I love few things more than enjoying a film but being annoyed by its mistake….only to end the movie and discover the ‘mistake’ was absolutely part of a reveal. That’s one of many strengths in Searching, a mystery with a great filming gimmick (the POV is John Chu’s laptop) but even better storytelling. This is a tight little watch that left me extremely satisfied.



3. The Cat


An alien general hides out in the body of a housecat to battle a mushroom blob monster in Lam Ngai Kai’s insane action romp. There’s a ten minute battle between said alien general disguised as housecat and a paper mache dog.

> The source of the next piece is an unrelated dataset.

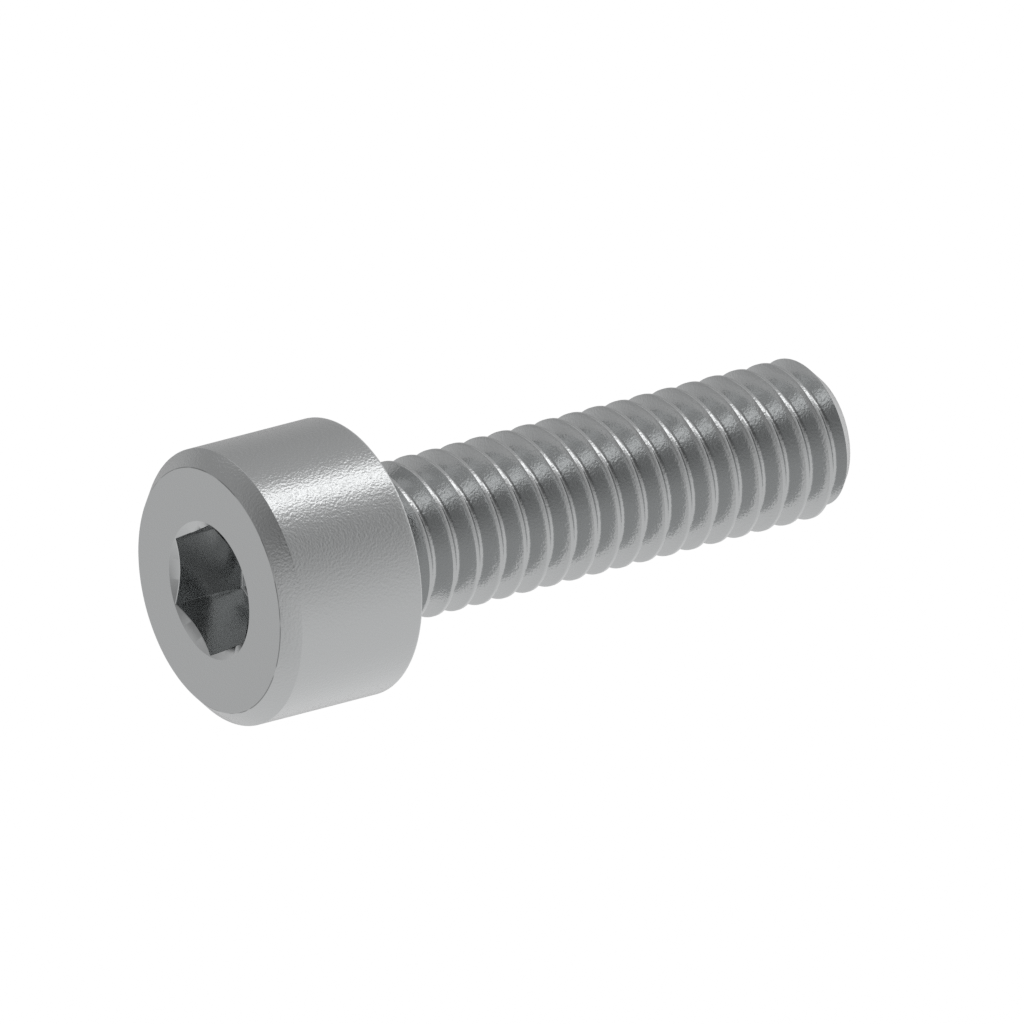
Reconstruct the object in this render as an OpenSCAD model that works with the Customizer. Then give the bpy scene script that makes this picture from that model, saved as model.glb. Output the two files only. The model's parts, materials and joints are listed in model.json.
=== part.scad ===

I like to think of myself as a decent writer but in this instance, I simply don’t possess enough words to express how wildly entertaining this little movie truly is. 



2. Speak No Evil


There’s an art to making a genre film so bleak that as soon as an American remake is announced, the entire world flinches at the collective internet sigh of horror fans knowing they’ll never get the same experience. Christian Tafdrup’s 2022 travelogue is truly a nasty of piece of work, and I say that as an extreme compliment. 


1. The Passenger

I’ve been singing the praises of scream king Kyle Gallner ever since he served as the sole glint of light in the Nightmare On Elm St. remake, so imagine my glee to see him team up with a similarly underrated genre filmmaker. Carter Smith’s The Passenger is a dark ride: a traumatized, anxiety-ridden young fast food worker ends up the hostage/pet project of a violent sociopath in one nightmare of a day. With incredibly nuanced performances from top to bottom, The Passenger is not an easy watch, but it’s a deeply human story that’s unafraid to take its time exploring what it might mean to live in this world.